According to binomial theorem, we have:
${{\left( a+b \right)}^{n}}=\sum\limits_{k=0}^{n}{{}^{n}{{C}_{k}}{{a}^{k}}{{b}^{n-k}}}$
We can say:
$a=\left[ \left( a-b \right)+b \right]$
Putting this in left hand side of equation
${{a}^{n}}-{{b}^{n}}=\left( a-b \right)\left[ {}^{n}{{C}_{1}}{{b}^{n-1}}+.............+{}^{n}{{C}_{n}}{{\left( a-b \right)}^{n-1}} \right]$
We get:
${{a}^{n}}-{{b}^{n}}={{\left[ \left( a-b \right)+b \right]}^{n}}-{{b}^{n}}$
By using binomial theorem, we get:
${{a}^{n}}-{{b}^{n}}=\sum{{}^{n}{{C}_{k}}{{\left( a-b \right)}^{k}}{{b}^{n-k}}}$
Putting this left-hand side of equation (i) we get:
${{a}^{n}}-{{b}^{n}}=\left( \sum\limits_{k=0}^{n}{{}^{n}{{C}_{k}}{{\left( a-b \right)}^{k}}{{b}^{n-k}}-{{b}^{n}}} \right)$
at k = 0 you can see a term ${{b}^{n}}$ in summation which gets cancelled, and then all the remaining terms are divisible by a – b.

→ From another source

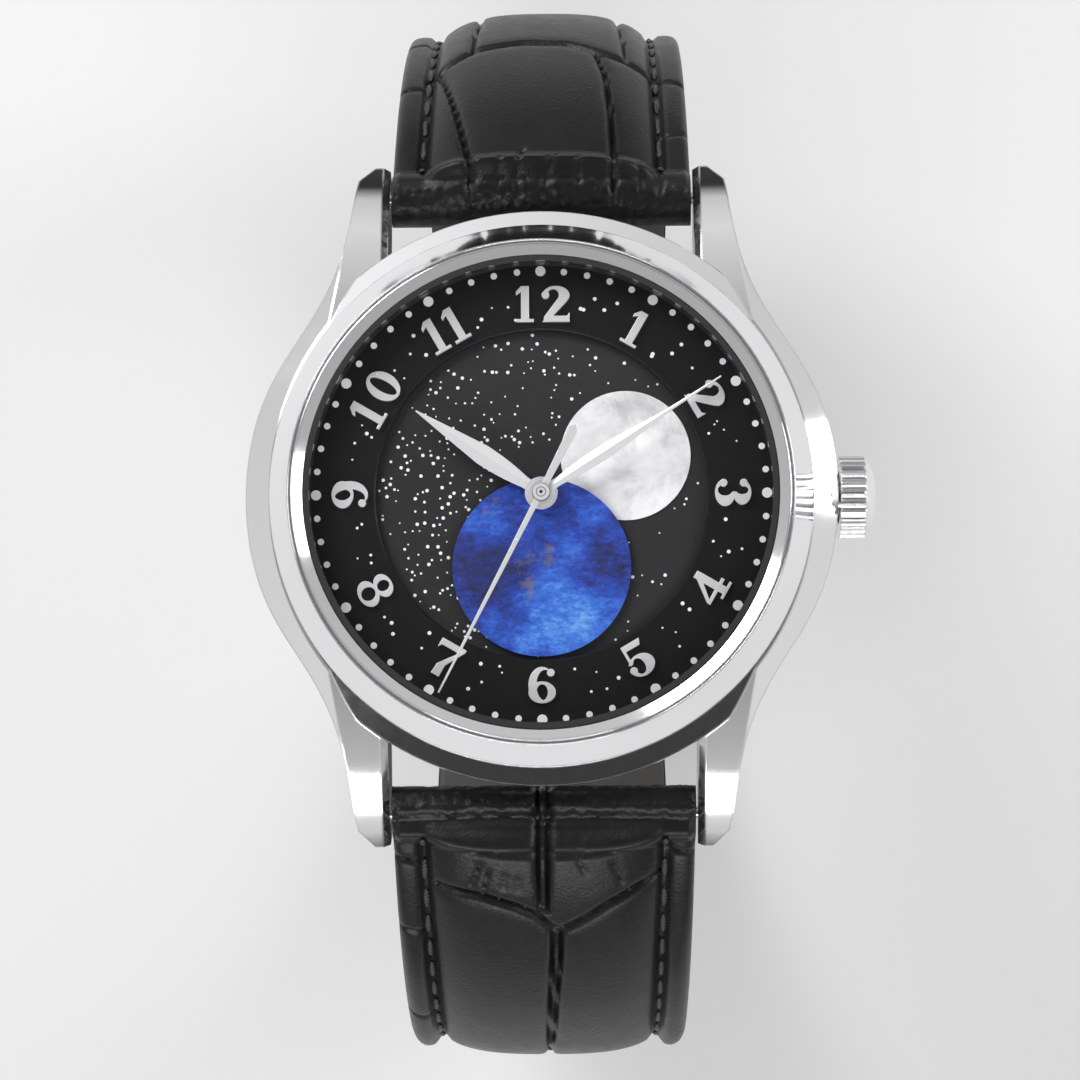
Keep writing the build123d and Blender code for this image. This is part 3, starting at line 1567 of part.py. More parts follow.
def padding(arcs, rises):
    # The stuffed middle of the strap, in two steps so that its edges are drawn in
    inside = [(split, split, split)] * len(arcs)
    lower = [tuple(edge_half + (rise - edge_half) * PAD_STEP_SHARE for rise in row) for row in rises]
    with BuildPart() as low_layer:
        band(arcs, inside, lower, strap_half)
        taper(pad_lug_width / 2, pad_lug_width / 2, pad_tail_width / 2)
    with BuildPart() as high_layer:
        band(arcs, inside, rises, strap_half)
        narrow = pad_rise * (1 - PAD_STEP_SHARE)
        taper(pad_lug_width / 2 - narrow, pad_lug_width / 2 - narrow, pad_tail_width / 2 - narrow)
    return low_layer.part + high_layer.part


with BuildPart() as strap_12:
    band(twelve_arcs, [lining_top] * 3, [flat] * 3, strap_half)
    across(strap_knuckle_radius, bar_reach, bar_height, -strap_half, strap_half)
    across(buckle_knuckle, *hinge_spot, -strap_half, strap_half)
    taper(strap_lug_width / 2, strap_side_width / 2, strap_tail_width / 2)
    add(padding(pad_arcs, pad_rises(PAD_RISE_SHARES)))
    across(strap_bore, bar_reach, bar_height, -strap_half, strap_half, Mode.SUBTRACT)
    across(strap_bore, *hinge_spot, -strap_half, strap_half, Mode.SUBTRACT)
    slot_low = (-tang_slot_half, hinge_spot[0] - tang_slot_length, hinge_spot[1] - tang_slot_length)
    slot_high = (tang_slot_half, hinge_spot[0] + tang_slot_length / 2, hinge_spot[1] + tang_slot_length)
    block(slot_low, slot_high, Mode.SUBTRACT)
save(strap_12, "strap_12")

lining_lug_end = lug_end - degrees((strap_knuckle_radius + loose) / upper_radius)
lining_arcs = trimmed(twelve_arcs, bottom_angle + lining_start, lining_lug_end)

with BuildPart() as strap_12_lining:
    band(lining_arcs, [lining_low] * 3, [lining_top] * 3, strap_half)
    taper(strap_lug_width / 2, strap_side_width / 2, strap_tail_width / 2)
save(strap_12_lining, "strap_12_lining")


# Six o'clock half: down the other side, through the buckle and out over the first half
tail_rise = 2 * edge_half + leather_gap
shift_start = 12.0
shift_end = -1.5
tail_end = 38.0
SHIFT_SHARES = ((0.0, 0.03, 0.16), (0.16, 0.5, 0.84), (0.84, 0.97, 1.0))
SHIFT_TURN_SHARES = (0.0, 0.3, 0.7, 1.0)
down_arcs = [
    (upper_centre, upper_radius, lug_end, side_end, -1),
    (side_centre, side_radius, side_end, span_end, -1),
    (loop_middle, loop_radius, span_end, bottom_angle + shift_start, -1),
]
shift_from = bottom_angle - shift_start
shift_turn = shift_start + shift_end
shift_arcs = []
for start_share, end_share in zip(SHIFT_TURN_SHARES[:-1], SHIFT_TURN_SHARES[1:]):
    start = shift_from + shift_turn * start_share
    shift_arcs.append((loop_middle, loop_radius, start, shift_from + shift_turn * end_share, 1))
tail_arcs = [(loop_middle, loop_radius + tail_rise, bottom_angle + shift_end, bottom_angle + tail_end, 1)]
shift_arcs[-1] = shift_arcs[-1][:3] + (bottom_angle + shift_end,) + shift_arcs[-1][4:]
six_arcs = down_arcs + shift_arcs + tail_arcs


def six_rises(rise):
    rows = [(rise,) * 3] * 3
    for row in SHIFT_SHARES:
        rows.append(tuple(rise + tail_rise * share for share in row))
    rows.append((rise,) * 3)
    return rows


hole_radius = 0.9
hole_angles = (7.5, 15.0, 22.5, 30.0)
tip_length = 9.0
tang_hole_length = 6.4
tang_hole_angle = -5.2


def radial_plane(angle, radius):
    # A plane square to the radius at an angle from the bottom, its x along X
    y, z = polar(radius, bottom_angle + angle, loop_middle)
    out = unit(bottom_angle + angle)
    return Plane(origin=(0, y, z), x_dir=(1, 0, 0), z_dir=(0, out[0], out[1]))


TIP_BELLY_SHARES = (0.62, 0.32)


def tail_cuts():
    # The pointed tip, the row of holes and the hole that the tang is through
    tip_plane = radial_plane(tail_end, loop_radius + tail_rise)
    half = strap_tail_width / 2
    far = strap_tail_width
    with BuildSketch(tip_plane) as beyond:
        Rectangle(2 * far, 2 * tip_length)
        with BuildSketch(tip_plane, mode=Mode.PRIVATE) as tip:
            with BuildLine():
                reach = tip_length
                for side in (1, -1):
                    belly = (side * half * TIP_BELLY_SHARES[0], reach * TIP_BELLY_SHARES[1])
                    ThreePointArc((side * (half + loose), reach), belly, (0, 0))
                Line((-half - loose, reach), (-far, reach))
                Line((-far, reach), (-far, 2 * reach))
                Line((-far, 2 * reach), (far, 2 * reach))
                Line((far, 2 * reach), (far, reach))
                Line((far, reach), (half + loose, reach))
            make_face()
        add(tip.sketch, mode=Mode.SUBTRACT)
    extrude(beyond.sketch, amount=2 * tail_rise, both=True, mode=Mode.SUBTRACT)
    for angle in hole_angles:
        with BuildSketch(radial_plane(angle, loop_radius + tail_rise)) as hole:
            Circle(hole_radius)
        extrude(hole.sketch, amount=tail_rise, both=True, mode=Mode.SUBTRACT)
    with BuildSketch(radial_plane(tang_hole_angle, loop_radius + tail_rise / 2)) as hole:
        SlotOverall(tang_hole_length, 2 * tang_slot_half, rotation=90)
    extrude(hole.sketch, amount=2 * tail_rise, both=True, mode=Mode.SUBTRACT)


six_pad_start = 25.0
six_pad_arcs = [
    (upper_centre, upper_radius, pad_end, side_end, -1),
    (side_centre, side_radius, side_end, span_end, -1),
    (loop_middle, loop_radius, span_end, bottom_angle + six_pad_start, -1),
]
SIX_PAD_SHARES = ((0.7, 1.0, 1.0), (1.0, 0.85, 0.3), (0.3, 0.12, 0.0))

with BuildPart() as strap_6:
    band(six_arcs, six_rises(split), six_rises(edge_half), strap_half)
    across(strap_knuckle_radius, -bar_reach, bar_height, -strap_half, strap_half)
    taper(strap_lug_width / 2, strap_side_width / 2, strap_tail_width / 2)
    add(padding(six_pad_arcs, pad_rises(SIX_PAD_SHARES)))
    across(strap_bore, -bar_reach, bar_height, -strap_half, strap_half, Mode.SUBTRACT)
    tail_cuts()
save(strap_6, "strap_6")

with BuildPart() as strap_6_lining:
    six_lining_arcs = [(upper_centre, upper_radius, lining_lug_end, side_end, -1)] + six_arcs[1:]
    band(six_lining_arcs, six_rises(-edge_half), six_rises(split), strap_half)
    taper(strap_lug_width / 2, strap_side_width / 2, strap_tail_width / 2)
    tail_cuts()
save(strap_6_lining, "strap_6_lining")


# Spring bars: two in the lugs and one in the buckle
bar_tip_radius = bar_hole_radius - running
bar_body_half = lug_width / 2 - 0.35
bar_tip_reach = bar_hole_depth - 2 * loose

with BuildPart() as spring_bars:
    for side in (1, -1):
        across(strap_bar_radius, side * bar_reach, bar_height, -bar_body_half, bar_body_half)
        tip_half = lug_width / 2 + bar_tip_reach
        across(bar_tip_radius, side * bar_reach, bar_height, -tip_half, tip_half)
save(spring_bars, "spring_bars")

arm_inner = strap_tail_width / 2 + leather_gap
arm_thickness = 1.6
arm_outer = arm_inner + arm_thickness
buckle_bar_reach = arm_outer - 0.5

with BuildPart() as buckle_bar:
    across(strap_bar_radius, *hinge_spot, -buckle_bar_reach, buckle_bar_reach)
save(buckle_bar, "buckle_bar")


# Pin buckle: frame with its rest bar, and the tang
rest_angle = -10.6
rest_bar_radius = 1.25
ear_radius = 1.5
frame_foot = 0.8
tang_thickness = 1.0
tang_knuckle = 1.35
rest_centre_radius = loop_radius + edge_half + leather_gap + rest_bar_radius + 0.15
rest_spot = polar(rest_centre_radius, bottom_angle + rest_angle, loop_middle)
floor_height = bar_height - (loop_radius + tail_rise + edge_half + frame_foot)
notch_half_width = tang_half + loose
tang_end = polar(
    rest_centre_radius + rest_bar_radius - tang_thickness / 2, bottom_angle + rest_angle,
    loop_middle,
)


def tang_points(inner, outer, past):
    # The tang's four corners, seen along X, from the hinge bar to past the rest bar
    run_y = tang_end[0] - hinge_spot[0]
    run_z = tang_end[1] - hinge_spot[1]
    length = hypot(run_y, run_z)
    along = (run_y / length, run_z / length)
    up = (along[1], -along[0])
    corners = (
        (hinge_spot, 0, inner), (tang_end, past, inner), (tang_end, past, outer), (hinge_spot, 0, outer),
    )
    points = []
    for spot, reach, rise in corners:
        y = spot[0] + along[0] * reach + up[0] * rise
        points.append((y, spot[1] + along[1] * reach + up[1] * rise))
    return points


with BuildPart() as buckle_frame:
    with BuildSketch(Plane.YZ.offset(-arm_outer)) as arm:
        hinge_y, hinge_z = hinge_spot
        rest_y, rest_z = rest_spot
        Polygon(
            (hinge_y + ear_radius, hinge_z),
            (hinge_y + ear_radius, floor_height + ear_radius / 2),
            (hinge_y + ear_radius / 2, floor_height),
            (rest_y - rest_bar_radius / 2, floor_height),
            (rest_y - rest_bar_radius, floor_height + rest_bar_radius / 2),
            (rest_y - rest_bar_radius, rest_z + rest_bar_radius / 2),
            (rest_y, rest_z + rest_bar_radius),
            (hinge_y - ear_radius, hinge_z - ear_radius / 2),
            (hinge_y - ear_radius, hinge_z),
            align=None,
        )
        with Locations(hinge_spot):
            Circle(ear_radius)
    extrude(arm.sketch, amount=arm_thickness)
    mirror(about=Plane.YZ)
    across(rest_bar_radius, *rest_spot, -arm_inner, arm_inner)
    with BuildSketch(Plane.YZ.offset(-notch_half_width)) as notch:
        Polygon(
            *tang_points(tang_thickness / 2 + loose, -2 * rest_bar_radius, rest_bar_radius),
            align=None,
        )
    extrude(notch.sketch, amount=2 * notch_half_width, mode=Mode.SUBTRACT)
    bar_slot = buckle_bar_reach + loose
    across(strap_bar_radius + running, *hinge_spot, -bar_slot, bar_slot, Mode.SUBTRACT)
save(buckle_frame, "buckle_frame")

with BuildPart() as buckle_tang:
    with BuildSketch(Plane.YZ.offset(-tang_half)) as blade:
        Polygon(*tang_points(tang_thickness / 2, -tang_thickness / 2, rest_bar_radius / 2), align=None)
        with Locations(hinge_spot):
            Circle(tang_knuckle)
    extrude(blade.sketch, amount=2 * tang_half)
    across(strap_bar_radius + running, *hinge_spot, -tang_half, tang_half, Mode.SUBTRACT)
save(buckle_tang, "buckle_tang")


# Leather keepers: one stitched in place, one free to slide
keeper_thickness = 1.0
keeper_length = 4.4
keeper_half = strap_tail_width / 2 + 2 * leather_gap
fixed_keeper_angle = 10.8
free_keeper_angle = 22.0


def keeper(angle):
    inner_low = loop_radius - edge_half - leather_gap
    inner_high = loop_radius + tail_rise + edge_half + leather_gap
    middle = (inner_low + inner_high) / 2
    height = inner_high - inner_low
    y, z = polar(middle, bottom_angle + angle, loop_middle)
    tangent = unit(bottom_angle + angle + 90)
    start = (0, y - tangent[0] * keeper_length / 2, z - tangent[1] * keeper_length / 2)
    with BuildSketch(Plane(origin=start, x_dir=(1, 0, 0), z_dir=(0,) + tangent)) as loop:
        RectangleRounded(
            2 * (keeper_half + keeper_thickness), height + 2 * keeper_thickness, keeper_thickness,
        )
        Rectangle(2 * keeper_half, height, mode=Mode.SUBTRACT)
    extrude(loop.sketch, amount=keeper_length)


with BuildPart() as fixed_keeper:
    keeper(fixed_keeper_angle)
save(fixed_keeper, "fixed_keeper")

with BuildPart() as free_keeper:
    keeper(free_keeper_angle)
save(free_keeper, "free_keeper")
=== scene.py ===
# A round dress watch with a sky disc, a moon and an earth, on a pale floor under soft studio light.
import bmesh
import bpy
import json
import random
from math import cos, hypot, pi, radians, sin, sqrt
from mathutils import Matrix, Vector


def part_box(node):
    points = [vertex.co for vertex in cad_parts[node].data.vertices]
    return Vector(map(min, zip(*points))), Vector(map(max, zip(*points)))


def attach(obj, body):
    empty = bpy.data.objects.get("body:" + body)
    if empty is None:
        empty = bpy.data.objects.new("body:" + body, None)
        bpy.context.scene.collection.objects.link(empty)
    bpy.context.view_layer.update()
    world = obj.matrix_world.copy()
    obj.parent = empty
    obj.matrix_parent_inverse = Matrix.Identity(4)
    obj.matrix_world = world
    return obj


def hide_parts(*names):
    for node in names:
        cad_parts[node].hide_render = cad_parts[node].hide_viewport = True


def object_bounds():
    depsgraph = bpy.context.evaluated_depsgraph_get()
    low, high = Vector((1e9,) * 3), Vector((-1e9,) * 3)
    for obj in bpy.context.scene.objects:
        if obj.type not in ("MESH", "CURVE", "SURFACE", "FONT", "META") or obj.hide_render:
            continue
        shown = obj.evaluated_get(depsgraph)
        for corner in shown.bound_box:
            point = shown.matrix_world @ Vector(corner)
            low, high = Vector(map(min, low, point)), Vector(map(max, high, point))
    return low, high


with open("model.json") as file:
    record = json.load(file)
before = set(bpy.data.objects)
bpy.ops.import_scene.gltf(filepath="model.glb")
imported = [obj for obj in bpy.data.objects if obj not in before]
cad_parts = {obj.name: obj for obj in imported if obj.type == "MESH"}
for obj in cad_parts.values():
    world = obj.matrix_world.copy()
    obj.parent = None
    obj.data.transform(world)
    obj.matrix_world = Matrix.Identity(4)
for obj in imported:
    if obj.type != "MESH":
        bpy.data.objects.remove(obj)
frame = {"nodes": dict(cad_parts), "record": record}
cad_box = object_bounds()
mm = 0.001
joints = {joint["name"]: joint for joint in frame["record"]["behaviour"]["joints"]}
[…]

So, by taking (a – b) common from expression we get:
${{a}^{n}}-{{b}^{n}}=\left( a-b \right)\left( {}^{n}{{C}_{1}}{{b}^{n-1}}+........+{}^{n}{{C}_{n}}{{\left( a-b \right)}^{n-1}} \right)$
So, we can say ${{a}^{n}}-{{b}^{n}}$ is divisible by a – b.
If we assume:
$a=x$ , b = -1
By substituting values of a, b in statement we get
${{x}^{n}}-{{\left( -1 \right)}^{n}}$ is divisible by $x-\left( -1 \right)$
By reframing it we get
$x+1$ is a factor of ${{x}^{n}}-{{\left( -1 \right)}^{n}}$
Expression asked in the question:
$x+1$ is a factor of ${{x}^{n}}+1$
So, this is true if n is an odd integer.
Option (a) is correct.

Note: Be careful, while using ${{a}^{n}}-{{b}^{n}}$ .If you don’t observe that ${{b}^{n}}$is cancelled you might not end up proving a – b is factor. Mathematical induction is the easy way to solve this type of problem.